Interpreting the Scriptures

The question arises as to how one interprets the Scriptures. The Scriptures are not a single volume (like the book War and Peace), but a library. Determining the meaning and message of a single volume is a straightforward task, but determining the overarching message of many various books such as one finds in a library is not. For this task, one needs an interpretive lens to discern its central message.

It is just here that problems arise with the modern use of the Reformation slogan sola Scriptura, or “the scriptures alone.” Many modern Evangelical Protestants use this slogan to mean not only that the Scriptures are the sole authority for Christian doctrine and life, but also (which is somewhat necessary) that the overarching message of the Bible is perfectly clear to any honest Christian reader, both in its general message and its finer doctrinal details. The colorful experience of Church history since the time of the Reformation with its increasing multiplication of denominations shows that this is not so. It is sadly true that intelligent and pious men can and have disagreed about the meaning of the sacred text, not just in questions of minute detail, but in basic questions as well. This includes very important questions such as, “What must we do to be saved? What does the Eucharist mean? How often should it be celebrated? What does baptism mean? How should it be administered? May infants be baptized? May we pray for the dead? Should we pray to the saints? What is the place of Mary in the life of a Christian? How should the church be governed?” All find diverse and contradictory answers. Obviously, the Scriptures are not perfectly clear when read divorced from church history.

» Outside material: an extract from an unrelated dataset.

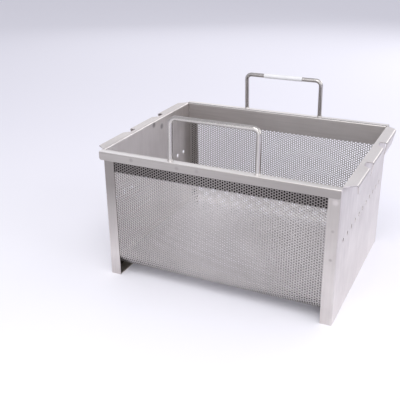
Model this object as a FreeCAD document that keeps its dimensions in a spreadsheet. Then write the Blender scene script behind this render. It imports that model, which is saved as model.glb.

That is why the Orthodox Church refuses to divorce scripture from its own history—or, in other words, to rip scripture away from its overarching Tradition. Tradition, for the Orthodox, is not another source of truth along with Scripture, much less a rival source. Tradition is the entire inheritance given by Christ and his apostles. It is Tradition that allows us to come to the true meaning of the Scriptures.

The word “tradition” in Greek is paradosis. It is the noun form of the verb paradidomi, meaning “to hand over.” Tradition is therefore a teaching handed over from someone else, like a baton handed over in a relay race. Whether or not tradition is a good thing depends entirely upon what is handed over—the Jewish tradition of the elders and the human teaching received by Gnostic groups were not good things, and so were censured by Christ and St. Paul (Mark 7:8-9, Col 2:8). The teaching of the apostles was a good thing, and so St. Paul praises his converts for keeping it (1 Cor 11:2, 2 Thess 2:15). We note in this last text that St. Paul includes his writing under the heading of “the traditions which you were taught” (1 Thess). For the apostles, Tradition includes everything they handed on to the church, including their letters. The New Testament, therefore, is part of this total Tradition.

This means that Scripture cannot be read apart from the Tradition. What the apostles preached “by word,” i.e., verbally (2 Thess 2:15), they also wrote about, so that oral tradition and written tradition must be consistent with each other. Thus, any interpretation of Scripture which contradicts the received oral tradition of the Church cannot be true. Oral and written tradition will be the same since both came from the same apostolic source.